_DATASET RECORDS_.
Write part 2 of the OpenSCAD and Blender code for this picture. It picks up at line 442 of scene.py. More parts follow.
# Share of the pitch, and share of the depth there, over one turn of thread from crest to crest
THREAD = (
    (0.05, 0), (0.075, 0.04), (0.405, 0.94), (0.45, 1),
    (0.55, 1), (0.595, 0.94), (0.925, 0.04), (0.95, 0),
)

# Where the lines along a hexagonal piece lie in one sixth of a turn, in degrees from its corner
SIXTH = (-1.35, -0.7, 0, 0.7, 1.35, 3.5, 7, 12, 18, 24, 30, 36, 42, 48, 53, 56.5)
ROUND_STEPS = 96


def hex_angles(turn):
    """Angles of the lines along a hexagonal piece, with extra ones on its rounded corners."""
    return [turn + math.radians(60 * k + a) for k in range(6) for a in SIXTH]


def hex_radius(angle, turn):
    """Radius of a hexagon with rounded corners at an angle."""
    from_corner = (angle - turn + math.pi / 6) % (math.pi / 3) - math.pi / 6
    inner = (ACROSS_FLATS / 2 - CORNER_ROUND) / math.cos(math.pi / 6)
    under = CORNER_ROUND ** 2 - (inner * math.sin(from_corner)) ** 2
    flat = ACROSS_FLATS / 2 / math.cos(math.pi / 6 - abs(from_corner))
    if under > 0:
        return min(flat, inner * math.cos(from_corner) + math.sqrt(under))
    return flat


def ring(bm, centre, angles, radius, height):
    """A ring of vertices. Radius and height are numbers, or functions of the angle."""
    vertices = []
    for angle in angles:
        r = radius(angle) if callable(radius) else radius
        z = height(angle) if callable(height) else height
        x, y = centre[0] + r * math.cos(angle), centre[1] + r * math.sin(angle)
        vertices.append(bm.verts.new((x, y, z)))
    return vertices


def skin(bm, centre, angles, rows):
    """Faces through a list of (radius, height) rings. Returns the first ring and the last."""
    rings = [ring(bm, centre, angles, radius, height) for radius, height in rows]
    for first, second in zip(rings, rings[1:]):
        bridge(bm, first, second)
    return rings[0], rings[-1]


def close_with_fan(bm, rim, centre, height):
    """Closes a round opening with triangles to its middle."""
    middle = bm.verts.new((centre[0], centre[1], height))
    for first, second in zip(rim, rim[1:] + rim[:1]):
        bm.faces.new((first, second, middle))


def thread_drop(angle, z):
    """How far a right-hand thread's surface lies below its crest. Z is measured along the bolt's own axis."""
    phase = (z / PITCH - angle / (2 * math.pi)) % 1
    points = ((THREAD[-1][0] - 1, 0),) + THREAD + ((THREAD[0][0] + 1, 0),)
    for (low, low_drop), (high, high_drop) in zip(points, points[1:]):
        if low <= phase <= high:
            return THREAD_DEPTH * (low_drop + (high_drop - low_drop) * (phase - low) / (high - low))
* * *
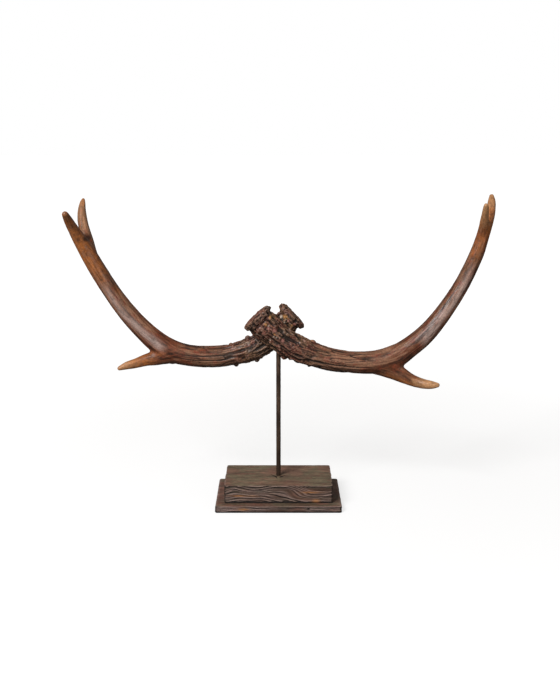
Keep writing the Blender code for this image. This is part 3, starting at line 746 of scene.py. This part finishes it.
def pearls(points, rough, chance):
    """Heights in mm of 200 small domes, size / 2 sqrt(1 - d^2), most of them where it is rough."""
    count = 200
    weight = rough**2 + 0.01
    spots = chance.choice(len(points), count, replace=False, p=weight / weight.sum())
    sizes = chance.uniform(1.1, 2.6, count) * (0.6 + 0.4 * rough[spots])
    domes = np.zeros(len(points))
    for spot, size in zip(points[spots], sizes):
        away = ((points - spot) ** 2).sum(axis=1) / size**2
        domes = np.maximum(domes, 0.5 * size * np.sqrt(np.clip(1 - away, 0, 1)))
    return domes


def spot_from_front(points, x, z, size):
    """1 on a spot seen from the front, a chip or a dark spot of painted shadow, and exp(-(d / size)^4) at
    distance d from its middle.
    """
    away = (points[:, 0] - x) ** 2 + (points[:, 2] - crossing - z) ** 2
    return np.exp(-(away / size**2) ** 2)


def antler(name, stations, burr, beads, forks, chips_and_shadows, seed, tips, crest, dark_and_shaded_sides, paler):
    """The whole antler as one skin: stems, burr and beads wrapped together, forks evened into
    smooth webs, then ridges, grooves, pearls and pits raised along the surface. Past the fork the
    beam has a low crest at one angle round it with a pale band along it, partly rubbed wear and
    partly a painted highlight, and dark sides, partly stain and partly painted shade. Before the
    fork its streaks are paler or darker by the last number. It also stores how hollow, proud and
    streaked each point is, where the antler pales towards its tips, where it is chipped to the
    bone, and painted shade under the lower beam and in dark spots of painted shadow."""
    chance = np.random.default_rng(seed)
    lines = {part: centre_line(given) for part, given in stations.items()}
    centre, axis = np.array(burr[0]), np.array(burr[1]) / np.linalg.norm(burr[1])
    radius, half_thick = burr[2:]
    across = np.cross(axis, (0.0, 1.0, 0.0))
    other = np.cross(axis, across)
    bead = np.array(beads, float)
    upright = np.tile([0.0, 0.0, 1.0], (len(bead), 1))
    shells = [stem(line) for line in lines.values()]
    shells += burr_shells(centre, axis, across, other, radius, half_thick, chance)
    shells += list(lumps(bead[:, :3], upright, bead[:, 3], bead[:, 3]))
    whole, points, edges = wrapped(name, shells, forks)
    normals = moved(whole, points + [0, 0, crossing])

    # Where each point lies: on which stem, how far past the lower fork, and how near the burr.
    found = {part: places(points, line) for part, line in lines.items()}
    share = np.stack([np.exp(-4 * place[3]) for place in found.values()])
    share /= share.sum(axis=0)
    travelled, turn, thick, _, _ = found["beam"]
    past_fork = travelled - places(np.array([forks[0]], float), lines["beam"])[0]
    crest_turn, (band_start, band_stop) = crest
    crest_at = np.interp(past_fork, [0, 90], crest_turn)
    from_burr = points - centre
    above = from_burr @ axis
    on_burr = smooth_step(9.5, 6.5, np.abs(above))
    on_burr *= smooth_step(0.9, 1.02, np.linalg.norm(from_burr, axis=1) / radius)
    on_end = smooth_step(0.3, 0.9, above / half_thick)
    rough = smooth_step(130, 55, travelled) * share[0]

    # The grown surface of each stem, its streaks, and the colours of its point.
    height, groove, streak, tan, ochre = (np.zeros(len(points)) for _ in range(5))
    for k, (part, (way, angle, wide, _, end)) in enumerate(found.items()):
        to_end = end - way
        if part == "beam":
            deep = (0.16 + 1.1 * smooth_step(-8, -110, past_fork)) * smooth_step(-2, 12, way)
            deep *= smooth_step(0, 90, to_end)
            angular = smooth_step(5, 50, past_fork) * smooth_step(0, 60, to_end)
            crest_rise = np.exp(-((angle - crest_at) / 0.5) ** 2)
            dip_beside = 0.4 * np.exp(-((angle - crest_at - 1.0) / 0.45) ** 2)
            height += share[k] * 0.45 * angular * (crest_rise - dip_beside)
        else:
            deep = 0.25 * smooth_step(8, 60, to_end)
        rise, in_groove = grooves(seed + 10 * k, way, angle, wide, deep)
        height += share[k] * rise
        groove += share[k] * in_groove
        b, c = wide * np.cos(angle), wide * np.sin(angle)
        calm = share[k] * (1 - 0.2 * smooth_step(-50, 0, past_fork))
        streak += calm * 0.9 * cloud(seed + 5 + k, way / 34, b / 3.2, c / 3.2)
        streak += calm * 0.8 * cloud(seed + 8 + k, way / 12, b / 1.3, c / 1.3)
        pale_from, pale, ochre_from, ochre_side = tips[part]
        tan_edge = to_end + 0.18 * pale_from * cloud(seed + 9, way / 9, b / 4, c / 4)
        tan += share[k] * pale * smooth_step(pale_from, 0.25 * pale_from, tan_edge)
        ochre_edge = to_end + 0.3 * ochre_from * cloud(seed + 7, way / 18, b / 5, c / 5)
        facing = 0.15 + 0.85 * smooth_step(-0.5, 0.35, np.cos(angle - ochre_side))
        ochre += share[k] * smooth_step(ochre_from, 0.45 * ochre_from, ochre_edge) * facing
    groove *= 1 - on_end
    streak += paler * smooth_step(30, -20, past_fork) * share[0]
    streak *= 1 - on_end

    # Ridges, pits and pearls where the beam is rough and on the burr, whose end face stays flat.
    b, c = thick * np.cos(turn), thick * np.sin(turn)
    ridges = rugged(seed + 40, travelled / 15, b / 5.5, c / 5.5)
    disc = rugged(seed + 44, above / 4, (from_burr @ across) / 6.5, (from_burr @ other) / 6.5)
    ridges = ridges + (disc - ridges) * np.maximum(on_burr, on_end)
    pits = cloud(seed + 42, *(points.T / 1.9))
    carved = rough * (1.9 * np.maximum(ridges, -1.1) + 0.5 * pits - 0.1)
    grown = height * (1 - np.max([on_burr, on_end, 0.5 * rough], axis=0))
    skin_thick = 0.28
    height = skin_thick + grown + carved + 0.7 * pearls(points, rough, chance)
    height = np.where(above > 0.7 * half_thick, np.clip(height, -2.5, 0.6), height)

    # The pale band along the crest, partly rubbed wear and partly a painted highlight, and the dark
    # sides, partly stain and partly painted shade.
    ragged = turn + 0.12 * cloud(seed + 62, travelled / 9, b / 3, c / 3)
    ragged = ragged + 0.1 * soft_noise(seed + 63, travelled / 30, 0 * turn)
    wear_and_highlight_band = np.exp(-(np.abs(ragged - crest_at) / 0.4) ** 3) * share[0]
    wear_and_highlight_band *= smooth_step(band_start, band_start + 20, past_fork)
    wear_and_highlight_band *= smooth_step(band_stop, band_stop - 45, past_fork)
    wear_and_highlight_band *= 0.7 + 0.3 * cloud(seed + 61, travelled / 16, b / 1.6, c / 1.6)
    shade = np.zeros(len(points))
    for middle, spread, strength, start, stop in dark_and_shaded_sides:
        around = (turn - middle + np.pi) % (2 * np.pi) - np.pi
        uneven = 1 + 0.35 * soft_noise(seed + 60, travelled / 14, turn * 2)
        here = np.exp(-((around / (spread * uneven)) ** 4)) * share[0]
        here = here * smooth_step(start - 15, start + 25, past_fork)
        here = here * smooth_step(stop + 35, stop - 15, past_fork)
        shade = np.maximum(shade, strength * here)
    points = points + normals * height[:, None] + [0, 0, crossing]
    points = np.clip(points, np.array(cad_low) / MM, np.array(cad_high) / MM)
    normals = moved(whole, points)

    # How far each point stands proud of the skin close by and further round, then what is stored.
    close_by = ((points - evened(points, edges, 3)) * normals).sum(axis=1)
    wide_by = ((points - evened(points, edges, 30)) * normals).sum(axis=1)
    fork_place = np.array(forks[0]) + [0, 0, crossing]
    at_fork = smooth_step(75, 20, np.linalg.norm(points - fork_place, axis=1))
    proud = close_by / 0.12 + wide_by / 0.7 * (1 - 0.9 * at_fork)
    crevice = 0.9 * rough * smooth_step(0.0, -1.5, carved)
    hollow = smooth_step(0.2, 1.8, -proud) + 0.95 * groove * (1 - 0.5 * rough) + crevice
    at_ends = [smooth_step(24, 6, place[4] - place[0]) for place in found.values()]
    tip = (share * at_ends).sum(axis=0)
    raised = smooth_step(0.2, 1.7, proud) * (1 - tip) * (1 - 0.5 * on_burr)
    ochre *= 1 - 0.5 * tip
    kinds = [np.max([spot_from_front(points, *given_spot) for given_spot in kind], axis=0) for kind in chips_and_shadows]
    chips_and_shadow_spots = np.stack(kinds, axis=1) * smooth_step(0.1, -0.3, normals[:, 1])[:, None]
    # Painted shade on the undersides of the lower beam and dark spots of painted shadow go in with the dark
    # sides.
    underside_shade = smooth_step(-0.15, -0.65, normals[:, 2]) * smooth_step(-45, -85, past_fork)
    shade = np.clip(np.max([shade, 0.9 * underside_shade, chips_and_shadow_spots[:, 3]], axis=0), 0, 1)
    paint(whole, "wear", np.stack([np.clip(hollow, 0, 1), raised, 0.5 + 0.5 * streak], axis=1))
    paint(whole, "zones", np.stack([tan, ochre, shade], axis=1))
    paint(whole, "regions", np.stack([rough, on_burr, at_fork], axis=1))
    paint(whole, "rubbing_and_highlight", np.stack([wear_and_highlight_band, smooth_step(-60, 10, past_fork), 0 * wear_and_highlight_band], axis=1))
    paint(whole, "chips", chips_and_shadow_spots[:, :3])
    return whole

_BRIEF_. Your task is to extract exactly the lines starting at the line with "Keep writing the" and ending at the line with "return domes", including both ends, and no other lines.

_CORRECT RESPONSE_.
Keep writing the Blender code for this image. This is part 3, starting at line 746 of scene.py. This part finishes it.
def pearls(points, rough, chance):
    """Heights in mm of 200 small domes, size / 2 sqrt(1 - d^2), most of them where it is rough."""
    count = 200
    weight = rough**2 + 0.01
    spots = chance.choice(len(points), count, replace=False, p=weight / weight.sum())
    sizes = chance.uniform(1.1, 2.6, count) * (0.6 + 0.4 * rough[spots])
    domes = np.zeros(len(points))
    for spot, size in zip(points[spots], sizes):
        away = ((points - spot) ** 2).sum(axis=1) / size**2
        domes = np.maximum(domes, 0.5 * size * np.sqrt(np.clip(1 - away, 0, 1)))
    return domes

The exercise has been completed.